Every line below is to be quoted exactly, with nothing added or dropped.

==== EXERCISE MATERIAL

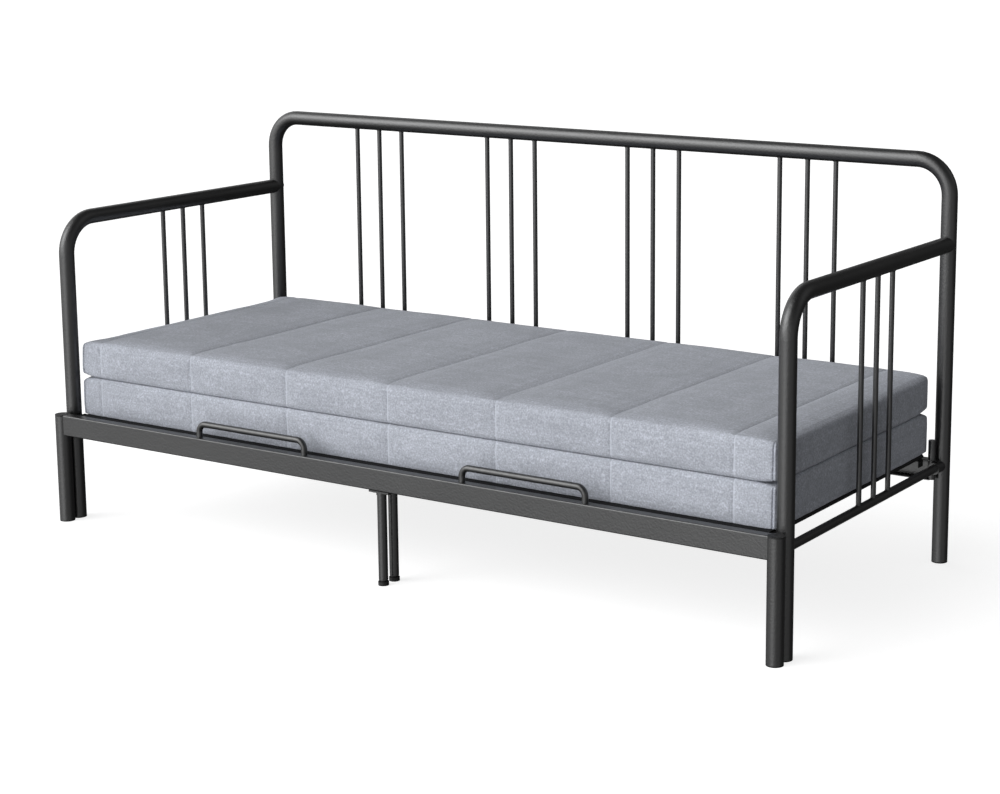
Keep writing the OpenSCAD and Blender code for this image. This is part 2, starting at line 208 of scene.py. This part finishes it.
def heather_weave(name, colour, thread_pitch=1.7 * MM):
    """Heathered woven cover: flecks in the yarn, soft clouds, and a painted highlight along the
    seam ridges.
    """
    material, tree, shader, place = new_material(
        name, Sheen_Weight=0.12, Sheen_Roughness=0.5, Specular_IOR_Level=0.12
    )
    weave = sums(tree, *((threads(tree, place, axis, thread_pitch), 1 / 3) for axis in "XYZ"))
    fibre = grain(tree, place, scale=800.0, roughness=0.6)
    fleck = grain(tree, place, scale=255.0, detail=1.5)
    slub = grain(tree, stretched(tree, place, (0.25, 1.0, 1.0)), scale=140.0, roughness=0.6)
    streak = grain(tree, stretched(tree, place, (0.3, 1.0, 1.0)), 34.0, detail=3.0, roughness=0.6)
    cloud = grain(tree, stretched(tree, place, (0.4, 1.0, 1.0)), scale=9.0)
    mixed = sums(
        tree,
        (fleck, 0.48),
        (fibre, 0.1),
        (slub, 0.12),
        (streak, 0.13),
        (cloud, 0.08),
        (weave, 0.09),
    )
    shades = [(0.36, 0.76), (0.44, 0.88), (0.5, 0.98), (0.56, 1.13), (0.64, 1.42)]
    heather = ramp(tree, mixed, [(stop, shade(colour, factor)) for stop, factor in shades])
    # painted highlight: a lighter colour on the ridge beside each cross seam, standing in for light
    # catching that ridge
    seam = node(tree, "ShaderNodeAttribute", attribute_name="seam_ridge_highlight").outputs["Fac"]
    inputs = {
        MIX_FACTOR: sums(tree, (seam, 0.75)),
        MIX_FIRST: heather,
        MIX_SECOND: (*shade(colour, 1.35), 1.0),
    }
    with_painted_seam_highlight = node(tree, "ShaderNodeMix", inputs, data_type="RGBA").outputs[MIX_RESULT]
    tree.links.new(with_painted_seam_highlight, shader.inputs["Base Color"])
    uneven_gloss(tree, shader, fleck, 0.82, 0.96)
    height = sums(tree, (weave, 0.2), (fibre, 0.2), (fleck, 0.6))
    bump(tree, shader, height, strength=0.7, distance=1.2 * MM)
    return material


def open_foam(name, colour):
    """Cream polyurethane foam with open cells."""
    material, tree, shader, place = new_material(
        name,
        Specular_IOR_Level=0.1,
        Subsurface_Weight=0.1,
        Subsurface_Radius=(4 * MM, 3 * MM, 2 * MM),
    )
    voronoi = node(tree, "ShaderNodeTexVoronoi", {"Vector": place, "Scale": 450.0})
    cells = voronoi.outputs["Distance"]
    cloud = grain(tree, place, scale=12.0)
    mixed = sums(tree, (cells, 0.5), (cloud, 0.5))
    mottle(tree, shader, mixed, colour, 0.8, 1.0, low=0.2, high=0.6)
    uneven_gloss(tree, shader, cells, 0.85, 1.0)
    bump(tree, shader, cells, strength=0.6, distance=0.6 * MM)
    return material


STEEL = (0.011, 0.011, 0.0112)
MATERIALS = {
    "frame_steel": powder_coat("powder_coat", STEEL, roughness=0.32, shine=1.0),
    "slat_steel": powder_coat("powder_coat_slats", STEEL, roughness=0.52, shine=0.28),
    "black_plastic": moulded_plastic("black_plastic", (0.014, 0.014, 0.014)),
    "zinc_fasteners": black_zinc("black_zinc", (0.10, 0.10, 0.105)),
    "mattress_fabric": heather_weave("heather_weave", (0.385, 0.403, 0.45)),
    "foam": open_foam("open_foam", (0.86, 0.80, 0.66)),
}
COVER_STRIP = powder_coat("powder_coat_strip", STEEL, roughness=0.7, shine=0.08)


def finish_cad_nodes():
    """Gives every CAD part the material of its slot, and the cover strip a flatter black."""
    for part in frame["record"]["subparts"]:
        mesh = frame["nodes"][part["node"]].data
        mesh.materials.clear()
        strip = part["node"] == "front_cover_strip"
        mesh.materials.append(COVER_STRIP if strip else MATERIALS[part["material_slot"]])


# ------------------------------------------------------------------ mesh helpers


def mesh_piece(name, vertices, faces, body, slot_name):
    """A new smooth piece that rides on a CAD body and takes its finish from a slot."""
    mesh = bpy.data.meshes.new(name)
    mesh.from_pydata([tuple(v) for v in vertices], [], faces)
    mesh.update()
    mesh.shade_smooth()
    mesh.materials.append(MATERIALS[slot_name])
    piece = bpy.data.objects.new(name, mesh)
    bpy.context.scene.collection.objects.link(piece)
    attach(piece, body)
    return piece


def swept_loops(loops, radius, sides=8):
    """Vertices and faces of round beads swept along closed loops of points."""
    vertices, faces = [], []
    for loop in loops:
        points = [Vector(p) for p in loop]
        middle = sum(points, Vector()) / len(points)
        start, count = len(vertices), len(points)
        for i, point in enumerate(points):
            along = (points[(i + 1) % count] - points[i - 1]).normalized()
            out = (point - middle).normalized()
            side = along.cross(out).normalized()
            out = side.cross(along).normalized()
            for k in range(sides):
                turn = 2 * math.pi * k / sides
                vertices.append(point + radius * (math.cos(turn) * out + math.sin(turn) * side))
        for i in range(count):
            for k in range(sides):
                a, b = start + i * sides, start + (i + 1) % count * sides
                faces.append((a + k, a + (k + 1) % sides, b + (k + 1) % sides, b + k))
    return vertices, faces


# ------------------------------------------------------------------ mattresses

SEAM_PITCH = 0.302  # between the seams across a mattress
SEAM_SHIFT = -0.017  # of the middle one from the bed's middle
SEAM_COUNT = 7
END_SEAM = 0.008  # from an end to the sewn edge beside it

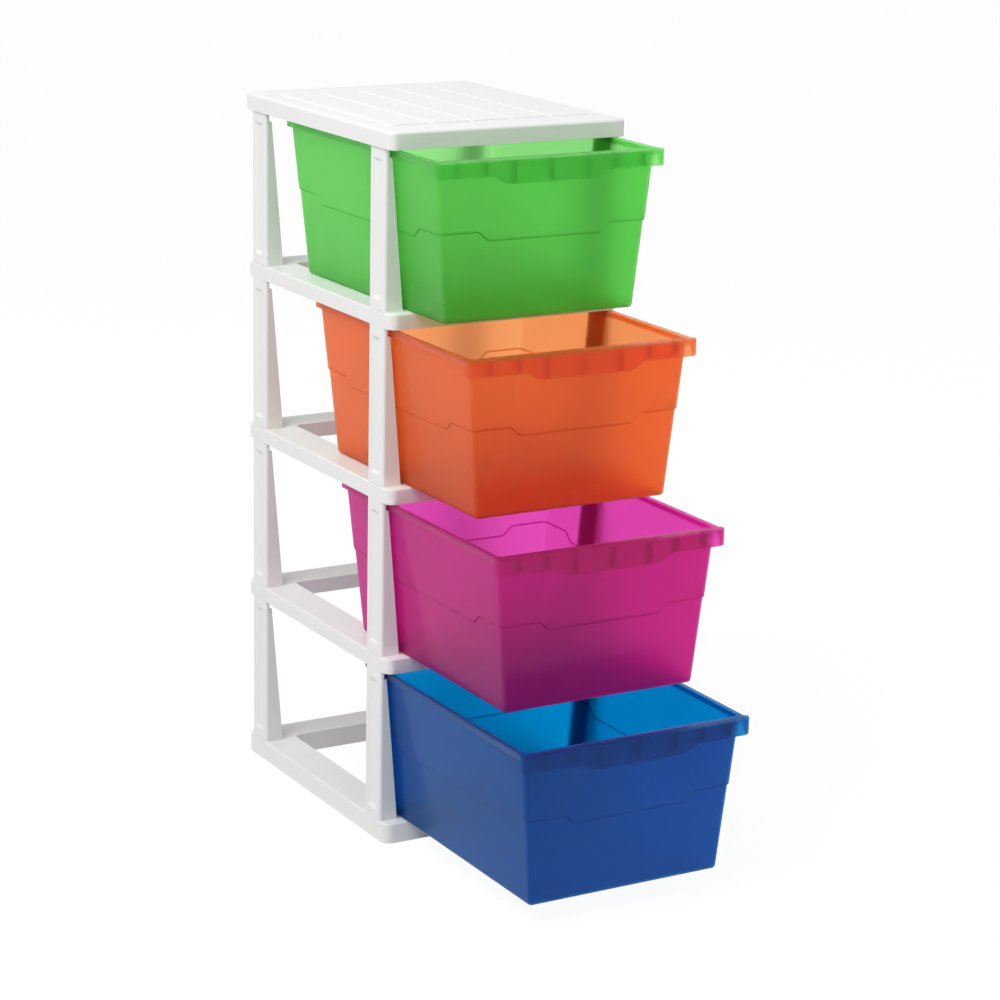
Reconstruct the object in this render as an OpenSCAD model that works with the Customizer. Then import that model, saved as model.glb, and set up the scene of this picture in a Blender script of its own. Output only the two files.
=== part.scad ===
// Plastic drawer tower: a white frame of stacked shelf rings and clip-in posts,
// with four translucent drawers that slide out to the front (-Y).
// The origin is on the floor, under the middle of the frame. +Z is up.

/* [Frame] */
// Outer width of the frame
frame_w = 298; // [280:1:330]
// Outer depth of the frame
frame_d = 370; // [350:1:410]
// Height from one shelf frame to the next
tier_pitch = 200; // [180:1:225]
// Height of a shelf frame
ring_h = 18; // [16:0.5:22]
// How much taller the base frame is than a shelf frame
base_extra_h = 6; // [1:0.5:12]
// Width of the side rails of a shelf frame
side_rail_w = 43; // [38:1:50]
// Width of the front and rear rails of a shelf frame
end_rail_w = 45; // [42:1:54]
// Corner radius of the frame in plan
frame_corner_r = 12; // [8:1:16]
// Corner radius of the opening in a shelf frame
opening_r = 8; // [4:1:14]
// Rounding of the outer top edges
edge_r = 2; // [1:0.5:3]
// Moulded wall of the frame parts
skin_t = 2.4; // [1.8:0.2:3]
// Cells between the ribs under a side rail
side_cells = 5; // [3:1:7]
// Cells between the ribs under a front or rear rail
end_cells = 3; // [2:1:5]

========

| SOLUTION TO THIS TASK |
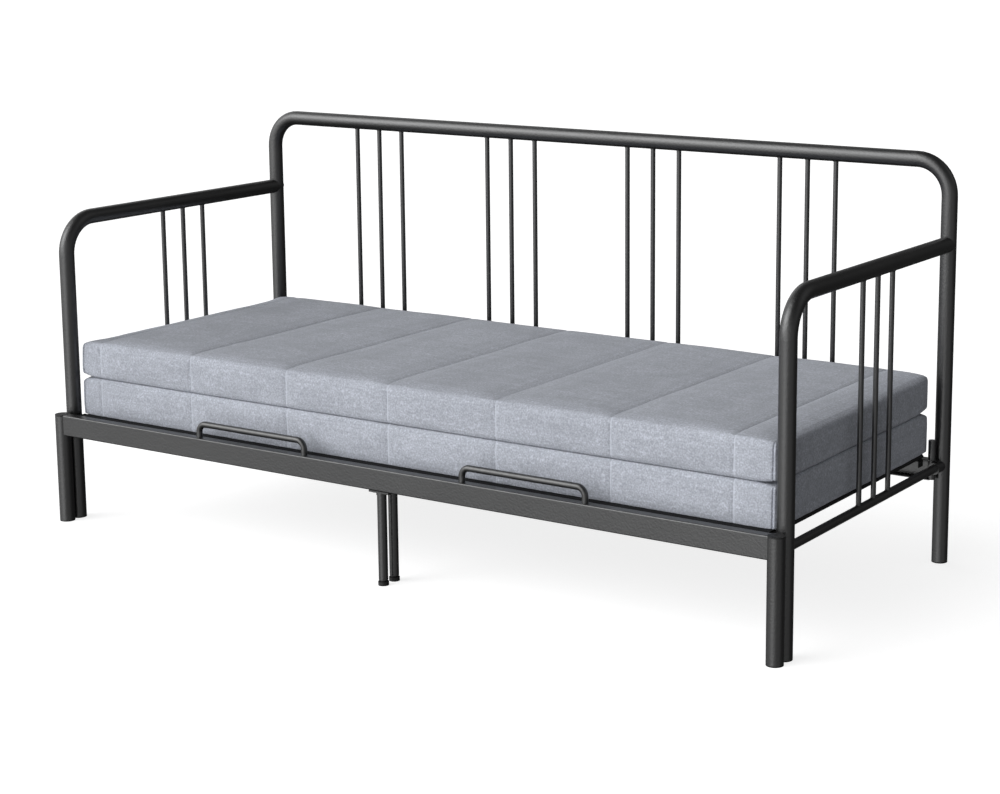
Keep writing the OpenSCAD and Blender code for this image. This is part 2, starting at line 208 of scene.py. This part finishes it.
def heather_weave(name, colour, thread_pitch=1.7 * MM):
    """Heathered woven cover: flecks in the yarn, soft clouds, and a painted highlight along the
    seam ridges.
    """
    material, tree, shader, place = new_material(
        name, Sheen_Weight=0.12, Sheen_Roughness=0.5, Specular_IOR_Level=0.12
    )
    weave = sums(tree, *((threads(tree, place, axis, thread_pitch), 1 / 3) for axis in "XYZ"))
    fibre = grain(tree, place, scale=800.0, roughness=0.6)
    fleck = grain(tree, place, scale=255.0, detail=1.5)
    slub = grain(tree, stretched(tree, place, (0.25, 1.0, 1.0)), scale=140.0, roughness=0.6)
    streak = grain(tree, stretched(tree, place, (0.3, 1.0, 1.0)), 34.0, detail=3.0, roughness=0.6)
    cloud = grain(tree, stretched(tree, place, (0.4, 1.0, 1.0)), scale=9.0)
    mixed = sums(
        tree,
        (fleck, 0.48),
        (fibre, 0.1),
        (slub, 0.12),
        (streak, 0.13),
        (cloud, 0.08),
        (weave, 0.09),
    )
    shades = [(0.36, 0.76), (0.44, 0.88), (0.5, 0.98), (0.56, 1.13), (0.64, 1.42)]
    heather = ramp(tree, mixed, [(stop, shade(colour, factor)) for stop, factor in shades])
    # painted highlight: a lighter colour on the ridge beside each cross seam, standing in for light
    # catching that ridge
    seam = node(tree, "ShaderNodeAttribute", attribute_name="seam_ridge_highlight").outputs["Fac"]
    inputs = {
        MIX_FACTOR: sums(tree, (seam, 0.75)),
        MIX_FIRST: heather,
        MIX_SECOND: (*shade(colour, 1.35), 1.0),
    }
    with_painted_seam_highlight = node(tree, "ShaderNodeMix", inputs, data_type="RGBA").outputs[MIX_RESULT]
    tree.links.new(with_painted_seam_highlight, shader.inputs["Base Color"])
    uneven_gloss(tree, shader, fleck, 0.82, 0.96)
    height = sums(tree, (weave, 0.2), (fibre, 0.2), (fleck, 0.6))
    bump(tree, shader, height, strength=0.7, distance=1.2 * MM)
    return material


def open_foam(name, colour):
    """Cream polyurethane foam with open cells."""
    material, tree, shader, place = new_material(
        name,
        Specular_IOR_Level=0.1,
        Subsurface_Weight=0.1,
        Subsurface_Radius=(4 * MM, 3 * MM, 2 * MM),
    )
    voronoi = node(tree, "ShaderNodeTexVoronoi", {"Vector": place, "Scale": 450.0})
    cells = voronoi.outputs["Distance"]
    cloud = grain(tree, place, scale=12.0)
    mixed = sums(tree, (cells, 0.5), (cloud, 0.5))
    mottle(tree, shader, mixed, colour, 0.8, 1.0, low=0.2, high=0.6)
    uneven_gloss(tree, shader, cells, 0.85, 1.0)
    bump(tree, shader, cells, strength=0.6, distance=0.6 * MM)
    return material


STEEL = (0.011, 0.011, 0.0112)
MATERIALS = {
    "frame_steel": powder_coat("powder_coat", STEEL, roughness=0.32, shine=1.0),
    "slat_steel": powder_coat("powder_coat_slats", STEEL, roughness=0.52, shine=0.28),
    "black_plastic": moulded_plastic("black_plastic", (0.014, 0.014, 0.014)),
    "zinc_fasteners": black_zinc("black_zinc", (0.10, 0.10, 0.105)),
    "mattress_fabric": heather_weave("heather_weave", (0.385, 0.403, 0.45)),
    "foam": open_foam("open_foam", (0.86, 0.80, 0.66)),
}
COVER_STRIP = powder_coat("powder_coat_strip", STEEL, roughness=0.7, shine=0.08)


def finish_cad_nodes():
    """Gives every CAD part the material of its slot, and the cover strip a flatter black."""
    for part in frame["record"]["subparts"]:
        mesh = frame["nodes"][part["node"]].data
        mesh.materials.clear()
        strip = part["node"] == "front_cover_strip"
        mesh.materials.append(COVER_STRIP if strip else MATERIALS[part["material_slot"]])


# ------------------------------------------------------------------ mesh helpers


def mesh_piece(name, vertices, faces, body, slot_name):
    """A new smooth piece that rides on a CAD body and takes its finish from a slot."""
    mesh = bpy.data.meshes.new(name)
    mesh.from_pydata([tuple(v) for v in vertices], [], faces)
    mesh.update()
    mesh.shade_smooth()
    mesh.materials.append(MATERIALS[slot_name])
    piece = bpy.data.objects.new(name, mesh)
    bpy.context.scene.collection.objects.link(piece)
    attach(piece, body)
    return piece


def swept_loops(loops, radius, sides=8):
    """Vertices and faces of round beads swept along closed loops of points."""
    vertices, faces = [], []
    for loop in loops:
        points = [Vector(p) for p in loop]
        middle = sum(points, Vector()) / len(points)
        start, count = len(vertices), len(points)
        for i, point in enumerate(points):
            along = (points[(i + 1) % count] - points[i - 1]).normalized()
            out = (point - middle).normalized()
            side = along.cross(out).normalized()
            out = side.cross(along).normalized()
            for k in range(sides):
                turn = 2 * math.pi * k / sides
                vertices.append(point + radius * (math.cos(turn) * out + math.sin(turn) * side))
        for i in range(count):
            for k in range(sides):
                a, b = start + i * sides, start + (i + 1) % count * sides
                faces.append((a + k, a + (k + 1) % sides, b + (k + 1) % sides, b + k))
    return vertices, faces


# ------------------------------------------------------------------ mattresses

SEAM_PITCH = 0.302  # between the seams across a mattress
SEAM_SHIFT = -0.017  # of the middle one from the bed's middle
SEAM_COUNT = 7
END_SEAM = 0.008  # from an end to the sewn edge beside it

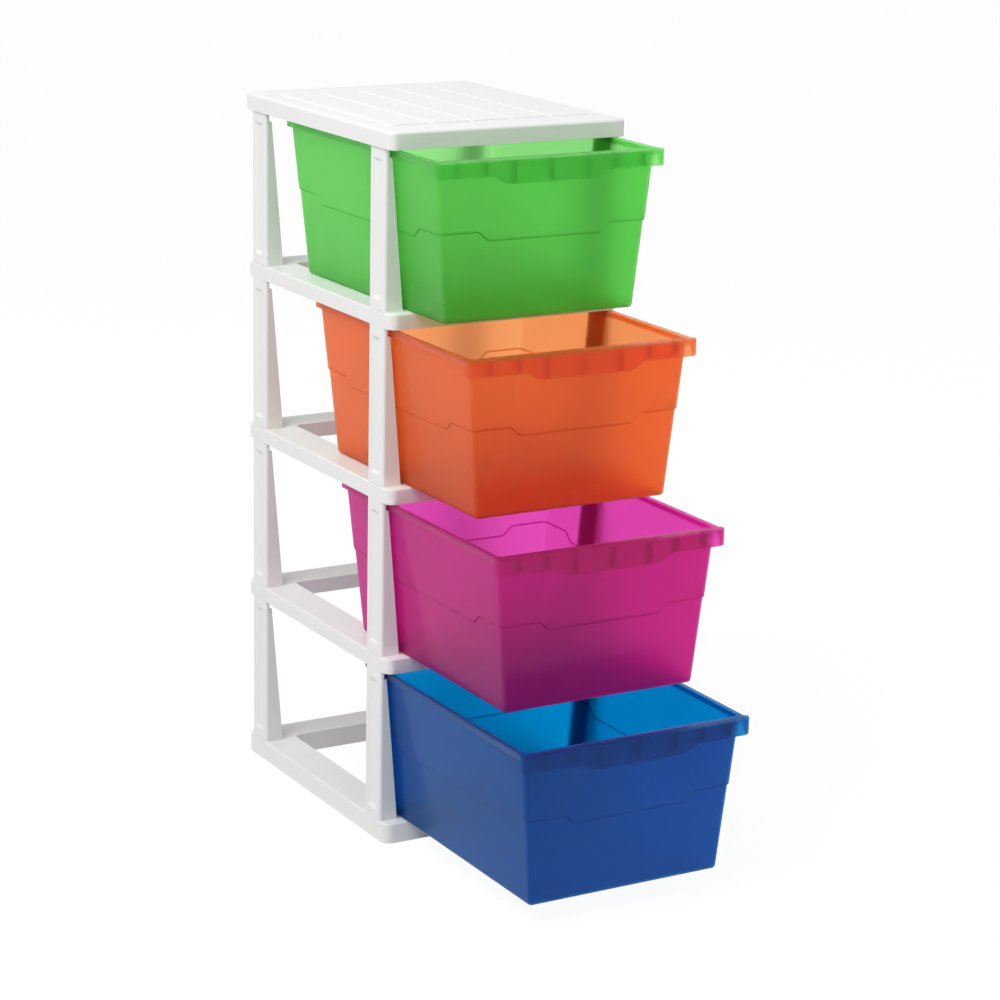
Reconstruct the object in this render as an OpenSCAD model that works with the Customizer. Then import that model, saved as model.glb, and set up the scene of this picture in a Blender script of its own. Output only the two files.
=== part.scad ===
// Plastic drawer tower: a white frame of stacked shelf rings and clip-in posts,
// with four translucent drawers that slide out to the front (-Y).
// The origin is on the floor, under the middle of the frame. +Z is up.

/* [Frame] */
// Outer width of the frame
frame_w = 298; // [280:1:330]
// Outer depth of the frame
frame_d = 370; // [350:1:410]
// Height from one shelf frame to the next
tier_pitch = 200; // [180:1:225]
// Height of a shelf frame
ring_h = 18; // [16:0.5:22]
// How much taller the base frame is than a shelf frame
base_extra_h = 6; // [1:0.5:12]
// Width of the side rails of a shelf frame
side_rail_w = 43; // [38:1:50]
// Width of the front and rear rails of a shelf frame
end_rail_w = 45; // [42:1:54]
// Corner radius of the frame in plan
frame_corner_r = 12; // [8:1:16]
// Corner radius of the opening in a shelf frame
opening_r = 8; // [4:1:14]
// Rounding of the outer top edges
edge_r = 2; // [1:0.5:3]
// Moulded wall of the frame parts
skin_t = 2.4; // [1.8:0.2:3]
// Cells between the ribs under a side rail
side_cells = 5; // [3:1:7]
// Cells between the ribs under a front or rear rail
end_cells = 3; // [2:1:5]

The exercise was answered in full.